I think the key word is "shitty". If you're working on a shitty app then aim for shitty languages with developers that don't care.

Hopefully we aim to not work on such shitty apps. And in such a case, the overhead of learning a new language is dwarfed by the overhead of learning the domain-specific stuff.

And Rust, like any good language seems to have a, coherent(?), or elegant design. Stuff makes sense. As compared to some languages where things are just thrown in willy-nilly. This makes Rust easier to learn, as you can somewhat reason about how things must work.


last time i tried to do serious work with go and mssql, i ran away screaming. maybe situation isn't that dire now (this was almost a couple of years ago), but it's hard to beat java in db connectivity.

for the record, i ran to python.


I've used Go in a lot of database work as of late, and it's done a fine job for me. I've used it to connect to MS SQL, PostgreSQL, and Teradata.

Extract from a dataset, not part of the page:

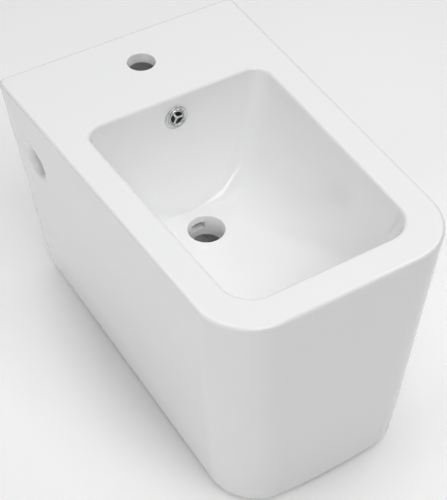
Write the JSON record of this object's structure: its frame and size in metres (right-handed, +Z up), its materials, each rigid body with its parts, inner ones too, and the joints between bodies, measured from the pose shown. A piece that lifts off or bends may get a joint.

The Teradata connection was a little tricky, as nobody had written a Go/Teradata driver yet and I had to route it through Windows ODBC, but once I had that sorted out it worked just fine.

I only started using Go in the last couple of years, so I don't know how different it is now from when you tried it last, but I bet you would be pleasantly surprised if you gave it another look.


Java has support for Go-like concurrency and much more in java.lang.concurrency packages.

The only difference is lack of special syntax and being harder to use for basic blog post examples.

Usually people that compare parallel programming in C++, Java or .NET vs Go, never went beyond the basic thread features.